Ah, so you meant UB = unspecified behavior, not UB = undefined behavior.

Maybe. Bugs that come from spooky behavior at a distance are notoriously hard to debug, especially in production, and it's worthwile to pay for it to avoid that.

azakai · 2025-09-17T23:09:06 1758150546

The special part is the "signal handler trick" that is easy to use for 32-bit pointers. You reserve 4GB of memory - all that 32 bits can address - and mark everything above used memory as trapping. Then you can just do normal reads and writes, and the CPU hardware checks out of bounds.

With 64-bit pointers, you can't really reserve all the possible space a pointer might refer to. So you end up doing manual bounds checks.

kannanvijayan · 2025-09-18T00:14:42 1758154482

Hi Alon! It's been a while.

Can't bounds checks be avoided in the vast majority of cases?

See my reply to nagisa above (https://news.ycombinator.com/item?id=45283102). It feels like by using trailing unmapped barrier/guard regions, one should be able to elide almost all bounds checks that occur in the program with a bit of compiler cleverness, and convert them into trap handlers instead.
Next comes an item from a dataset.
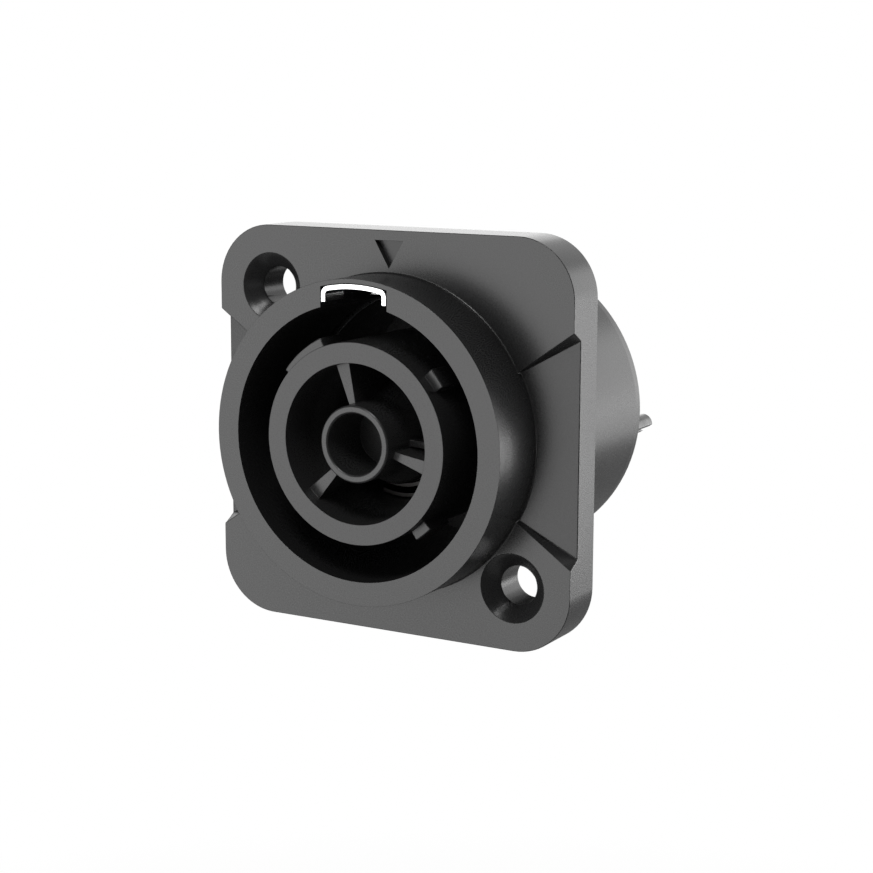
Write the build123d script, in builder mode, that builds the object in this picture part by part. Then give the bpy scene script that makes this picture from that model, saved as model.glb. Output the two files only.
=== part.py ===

azakai · 2025-09-18T01:35:05 1758159305

Hi!

Yeah, certainly compiler smarts can remove many bounds checks (in particular for small deltas, as you mention), hoist them, and so forth. Maybe even most of them in theory?

Still, there are common patterns like pointer-chasing in linked list traversal where you just keep getting an unknown i64 pointer, that you just need to bounds check...

phire · 2025-09-18T00:05:16 1758153916

Because CPUs still have instructions that automatically truncate the result of all math operations to 32 bits (and sometimes 8-bit and 16-bit too, though not universally).

To operate on any other size, you need to insert extra instructions to mask addresses to the desired size before they are used.

dist1ll · 2025-09-18T03:32:13 1758166333

WASM traps on out-of-bounds accesses (including overflow). Masking addresses would hide that.